No More Perfect
The summer has been a mix of golden light and shadowy haze. My intention is always to enjoy every moment, every day, and this intention ignores my unconscious desire to micromanage everything, from what we eat to where we go to what my kids discuss (why do they argue over why one of them thinks something?). I make a list every day of what we need to get done, and I almost always get it all done, with lots of time to spare.
The question I have at the end of another summer is how much my lists actually help me to live the way I want to live. My fear is that if I try to live without a list, I won’t remember to do so many things: laundry, picking up, reading my Bible, making dinner. My fear is that I won’t put down my book or get off the couch at all. But my fear is also that there are so many things I may be missing as I hide behind the control of a list.
I’ve started rereading Shauna Niequist’s book Present Over Perfect. It’s a deep and insightful look at living in freedom, about letting go of what you thought life would be, finding the life you wanted, and living the life you have. She says that instead of investing in the futile attempt at making everything perfect, be present to the one wild and joyous life you get to live by embracing your worth and embracing God’s love for you, neither of which can change. This book is one of my favorites, and each time I reread it, it speaks to me on a deeper and different level.
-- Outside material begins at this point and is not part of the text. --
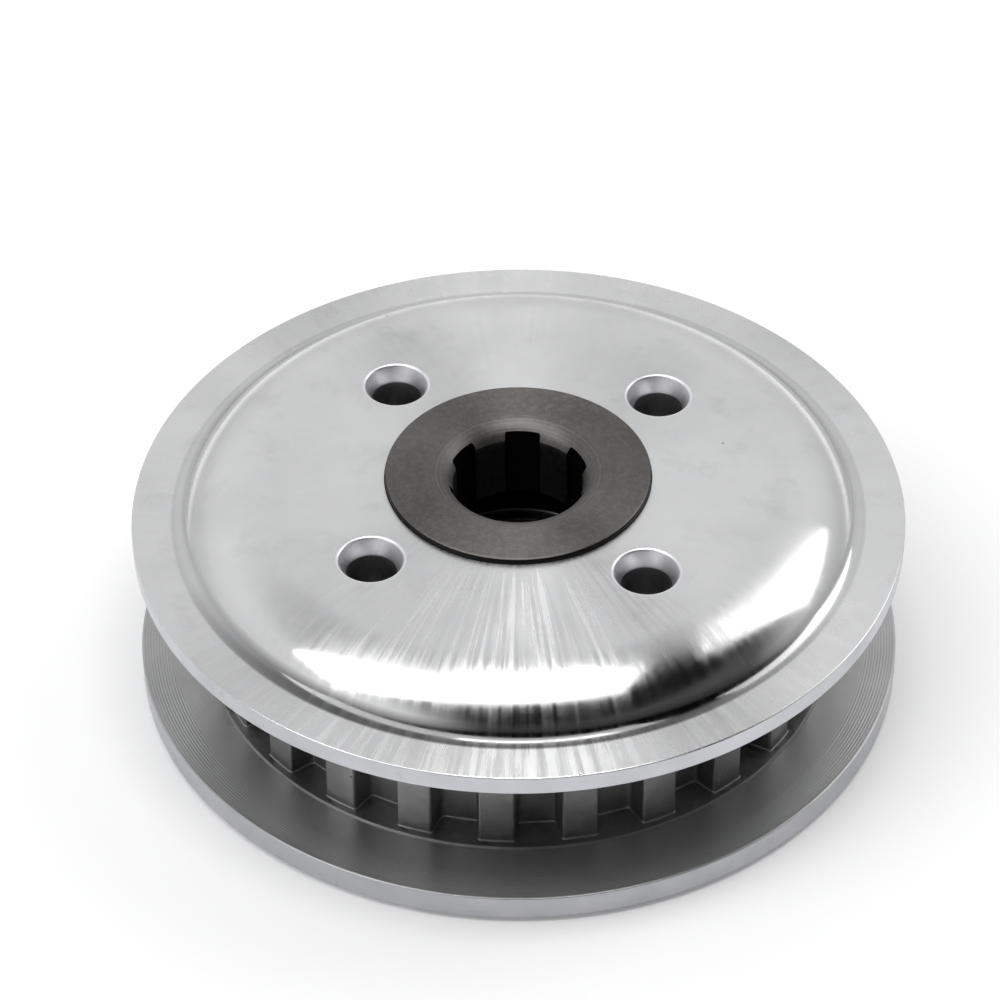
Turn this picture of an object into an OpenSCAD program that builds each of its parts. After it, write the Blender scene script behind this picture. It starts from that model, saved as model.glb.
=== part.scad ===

Today, these lines stand out to me: “The ache for perfection keeps us isolated and exhausted--we keep people at arm’s length...these days I’m coming to see that perfect is safe, controlled, managed. I’m finding myself drawn to mess, to darkness, to things that are loved to the point of shabbiness, or just wildly imperfect in their own gorgeous way.”
We got a cat yesterday. I am not an animal person and have never really wanted a pet of my own. But my daughter adores cats, and so we are the new owners of a kitten who is currently exploring our home, tentatively, trying to figure it all out. My son is loud, and the cat is skittish, so she is spending long hours under the couch, emerging to test her limits--trying to slide into the fireplace, or walk across the piano. When she is rebuffed, she flees back under the couch, feelings deeply bruised.
I relate to these emotions, as my own mistakes and tentative reaching out often result in my licking my wounds and feeling awful about myself. I should do more; I should know more. I should make another list and get it right this time. But my worth isn’t tied to any of these things. God loves me just as much whether I am hiding under the couch or boldly strutting around a new living room. He loves me when I try and when I fail. He loves me enough to let me step out in freedom, to love others, and to have my feelings hurt and try again. He just loves me. There is no need to be perfect.
Maybe tomorrow, I won’t make the list in the morning. Maybe I’ll just see what happens. Maybe I’ll find beauty in the mess. Maybe I’ll surprise myself.